Mid-IR narrow bandwidth tuneable laser source for the FAMU experiment

Abstract

The FAMU (Fisica degli Atomi MUonici) collaboration aims to measure the proton Zemach radius through muonic hydrogen (μp) spectroscopy. The experimental setup relies on a custom-developed pulsed mid-IR laser source that can be tuned over a specific 6780-6790 nm wavelength range needed to ignite the hyperfine transition of the μp ground state 1S (also known as spin-flip transition). The excitation is observed as a distinctive muonic X-rays emission resulting from the oxygen impurity present in the hydrogen target. The mid-IR emission is produced by Difference Frequency Generation (DFG) in a non-linear crystal, pumped with a fixed wavelength 1064 nm Nd-YAG laser and a tuneable Cr:forsterite laser centred on 1262 nm.
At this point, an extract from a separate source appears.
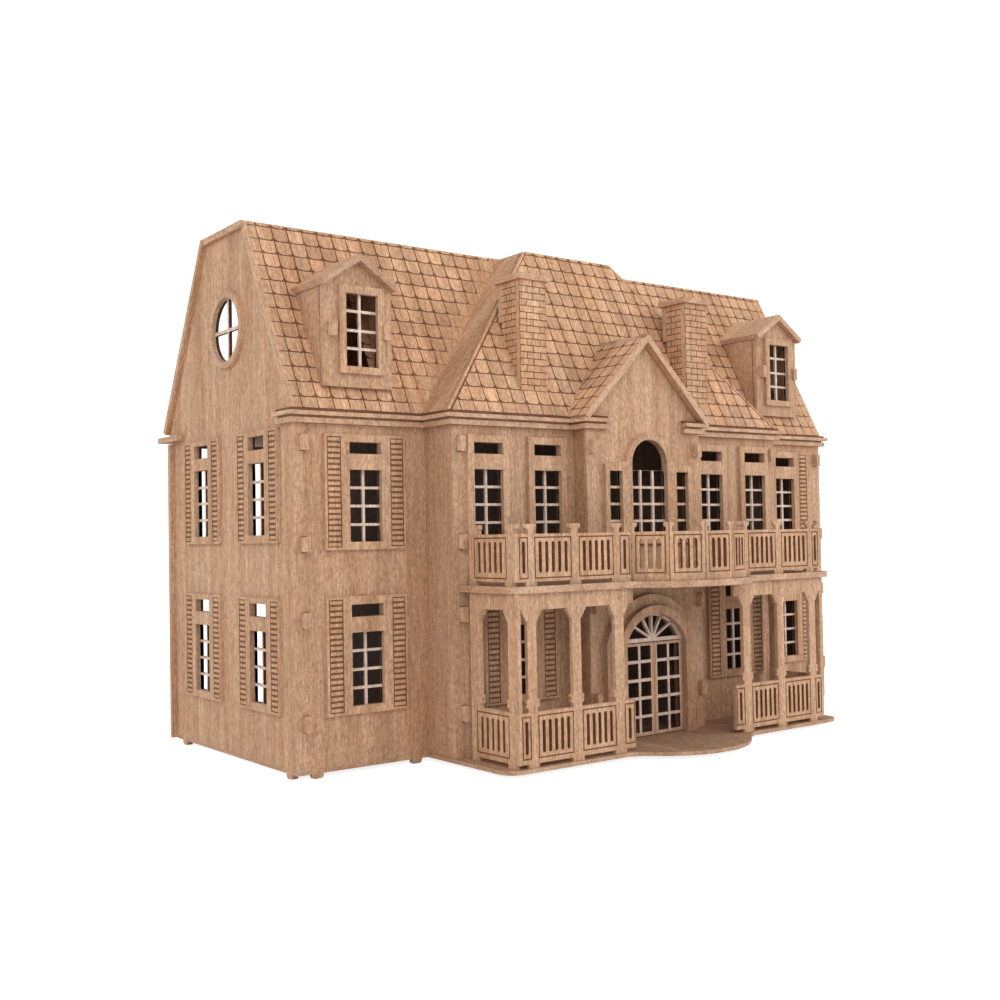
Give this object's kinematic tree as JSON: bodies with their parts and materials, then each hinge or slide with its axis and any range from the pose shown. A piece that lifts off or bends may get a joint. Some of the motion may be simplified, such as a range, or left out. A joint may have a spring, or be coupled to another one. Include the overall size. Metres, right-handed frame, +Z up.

This setup produces more than 1.2 mJ at 6780 nm with a linewidth smaller than 30 pm. The experiment requires the laser to run continuously 24/7 in a restricted/radiation-controlled area and for this reason a specifically developed control software permits to remotely act on the laser. The characterization of a series of different non-linear crystals was performed during the development of the laser, resulting in the choice of BaGa4Se7.